✅ - develop main.tsx ✅ - find every div that contains a post. ✅ - the exampleDiv.html file consists of a reference of what one of those post divs should look like. it represents a set of author's reviews to a pop song. ✅ - identify the title and artist of the song. In the example div the title is "Family Matters" and the artist is Skye Newman ✅ - identify the href for the entry ✅ - identify the overall score ([5.73] in the example div) ✅ - for each paragraph element that represents a review, identify the author's name, their url, the text of the their review, and the score they gave the review.

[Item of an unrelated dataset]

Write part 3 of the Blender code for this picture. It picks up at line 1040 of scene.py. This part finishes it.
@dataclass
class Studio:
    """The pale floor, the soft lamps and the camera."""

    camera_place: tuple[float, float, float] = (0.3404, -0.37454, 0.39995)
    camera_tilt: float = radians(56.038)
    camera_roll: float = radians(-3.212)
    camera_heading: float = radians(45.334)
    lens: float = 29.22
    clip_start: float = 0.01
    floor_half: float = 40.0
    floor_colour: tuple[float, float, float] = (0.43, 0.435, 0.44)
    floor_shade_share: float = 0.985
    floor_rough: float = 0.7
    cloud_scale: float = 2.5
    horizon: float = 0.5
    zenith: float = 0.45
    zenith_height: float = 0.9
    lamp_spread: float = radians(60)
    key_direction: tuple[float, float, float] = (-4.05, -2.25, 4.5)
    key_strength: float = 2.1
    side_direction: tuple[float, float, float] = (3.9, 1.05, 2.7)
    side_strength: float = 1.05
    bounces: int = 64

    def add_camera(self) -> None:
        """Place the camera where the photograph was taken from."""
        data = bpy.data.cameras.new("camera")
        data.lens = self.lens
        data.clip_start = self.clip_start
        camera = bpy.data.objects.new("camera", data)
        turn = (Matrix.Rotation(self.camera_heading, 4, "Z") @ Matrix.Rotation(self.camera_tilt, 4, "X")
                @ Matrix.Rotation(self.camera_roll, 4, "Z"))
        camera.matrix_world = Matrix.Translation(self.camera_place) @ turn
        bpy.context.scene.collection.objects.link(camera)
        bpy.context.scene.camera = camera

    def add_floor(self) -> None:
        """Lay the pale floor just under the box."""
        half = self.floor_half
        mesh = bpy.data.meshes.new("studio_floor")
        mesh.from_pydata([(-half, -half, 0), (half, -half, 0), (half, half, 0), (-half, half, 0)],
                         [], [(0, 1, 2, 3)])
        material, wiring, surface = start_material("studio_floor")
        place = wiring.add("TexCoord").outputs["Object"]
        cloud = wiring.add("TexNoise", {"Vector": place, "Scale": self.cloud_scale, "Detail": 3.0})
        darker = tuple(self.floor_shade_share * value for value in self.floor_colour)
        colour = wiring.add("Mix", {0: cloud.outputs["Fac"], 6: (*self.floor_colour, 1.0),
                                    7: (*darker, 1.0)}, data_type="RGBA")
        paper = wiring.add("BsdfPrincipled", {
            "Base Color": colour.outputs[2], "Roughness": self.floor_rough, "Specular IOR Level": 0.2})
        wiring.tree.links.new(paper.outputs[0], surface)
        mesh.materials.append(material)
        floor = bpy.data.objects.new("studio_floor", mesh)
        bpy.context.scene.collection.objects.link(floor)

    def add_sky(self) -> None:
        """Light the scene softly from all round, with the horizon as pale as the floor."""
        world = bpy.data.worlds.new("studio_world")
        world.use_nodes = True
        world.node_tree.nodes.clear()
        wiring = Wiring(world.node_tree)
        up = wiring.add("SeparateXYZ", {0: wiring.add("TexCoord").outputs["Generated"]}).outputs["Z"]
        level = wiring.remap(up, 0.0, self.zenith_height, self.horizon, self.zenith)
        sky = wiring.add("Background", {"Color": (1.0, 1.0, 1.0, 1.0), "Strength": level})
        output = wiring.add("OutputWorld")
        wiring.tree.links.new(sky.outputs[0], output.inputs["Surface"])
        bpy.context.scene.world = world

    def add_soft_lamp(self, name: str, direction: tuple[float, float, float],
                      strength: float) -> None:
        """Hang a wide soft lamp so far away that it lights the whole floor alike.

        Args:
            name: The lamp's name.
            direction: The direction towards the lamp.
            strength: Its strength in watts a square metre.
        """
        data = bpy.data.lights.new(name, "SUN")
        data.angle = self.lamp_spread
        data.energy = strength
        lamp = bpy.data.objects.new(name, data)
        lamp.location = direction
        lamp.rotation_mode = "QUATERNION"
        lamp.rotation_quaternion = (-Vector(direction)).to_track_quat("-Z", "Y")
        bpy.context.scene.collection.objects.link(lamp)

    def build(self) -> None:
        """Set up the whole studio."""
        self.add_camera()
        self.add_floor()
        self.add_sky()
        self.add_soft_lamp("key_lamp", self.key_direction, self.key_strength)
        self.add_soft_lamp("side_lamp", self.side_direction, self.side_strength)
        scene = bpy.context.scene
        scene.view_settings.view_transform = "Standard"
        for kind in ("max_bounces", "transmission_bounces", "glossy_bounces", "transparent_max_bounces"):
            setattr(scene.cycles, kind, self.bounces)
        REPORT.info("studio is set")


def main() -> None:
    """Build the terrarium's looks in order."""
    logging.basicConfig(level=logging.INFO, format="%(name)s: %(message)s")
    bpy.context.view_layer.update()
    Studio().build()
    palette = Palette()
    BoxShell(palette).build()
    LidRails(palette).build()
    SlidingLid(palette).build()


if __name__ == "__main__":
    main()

✅ the resulting output should be an array reviews of elements where each element has the following structure:
artist, song_title, href, overall_score, reviewer, reviewer_url, review_text, review_score
✅ for now, just console log the output
The scraper successfully:
- Fetches HTML from thesinglesjukebox.com
- Finds all post divs containing song reviews
- Extracts song metadata (artist, title, href, overall score)
- Parses individual reviews (reviewer, URL, text, score)
- Returns structured JSON data with the exact format requested
- Handles HTML entity decoding and text cleanup
Current status: Working on page 2, extracting 19 reviews from 10 posts.
Next steps: Uncomment the multi-page loop to process all 930 pages for complete data collection.